C’est avec ces deux œuvres capitales, les numéros 55 et 57, que Frans Hals se défend contre les abus qu’on voudrait faire de son nom. Certainement il a plus de naturel que personne, mais ne dites pas qu’il est ultra-naïf. Certainement il colore avec plénitude, il modèle à plat, il évite les rondeurs vulgaires; mais, pour avoir son modelé spécial, il n’en observe pas moins les reliefs de la nature: ses figures ont leurs dos quand on les voit de face, et ne sont pas des planches. Certainement encore ses couleurs sont simples, à base froide, rompues; elles sentent aussi peu l’huile que possible; la substance en est homogène, le tuf solide, leur rayonnement profond vient de leur qualité première autant que de leurs nuances; mais ces couleurs d’un choix si délicat, d’un goût si sobre et si sûr, il n’en est ni avare ni même économe.
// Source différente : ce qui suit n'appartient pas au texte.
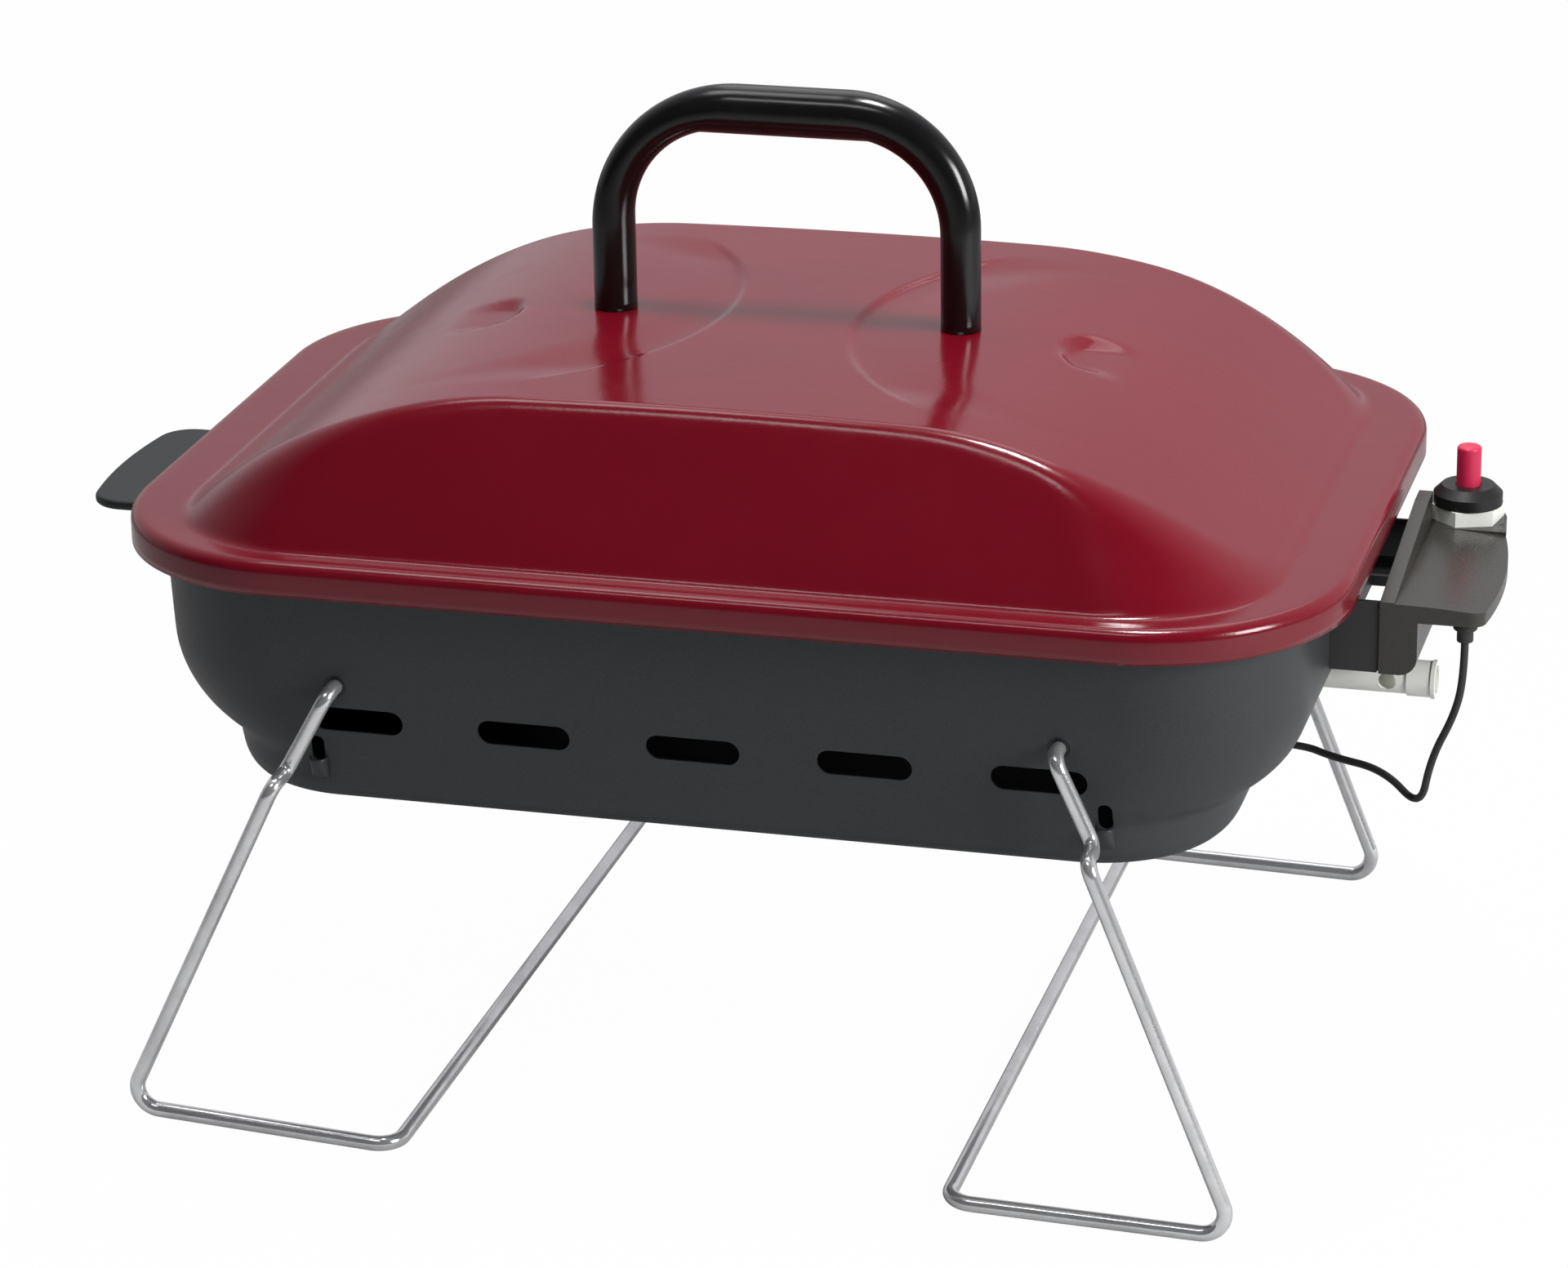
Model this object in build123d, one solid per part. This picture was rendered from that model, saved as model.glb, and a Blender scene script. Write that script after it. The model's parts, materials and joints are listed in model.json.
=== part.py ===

Il les prodigue au contraire avec une générosité qui n’est guère imitée par ceux qui le prennent pour exemple, et l’on ne remarque pas assez grâce à quel tact infaillible il sait les multiplier sans qu’elles se nuisent. Enfin assurément il se permet de grandes libertés de main ; mais jusqu’alors on ne lui voit pas un moment de négligence. Il exécute comme tout le monde, seulement en montrant mieux son métier. Son adresse est incomparable, il le sait et il ne lui déplaît pas qu’on s’en aperçoive; sur ce point spécialement, ses imitateurs ne lui ressemblent guère. Convenez encore qu’il dessine à merveille, une tête d’abord et puis des mains, et puis tout ce qui se rapporte au corps, l’habille, l’aide en son geste, concourt à son attitude, complète sa physionomie. Enfin ce peintre des beaux ensembles n’en est pas moins un portraitiste consommé, bien plus fin, bien plus vivant, bien plus élégant que Van der Helst, et ce n’est pas non plus l’habituel mérite de l’école qui s’attribue le privilège exclusif de le bien comprendre.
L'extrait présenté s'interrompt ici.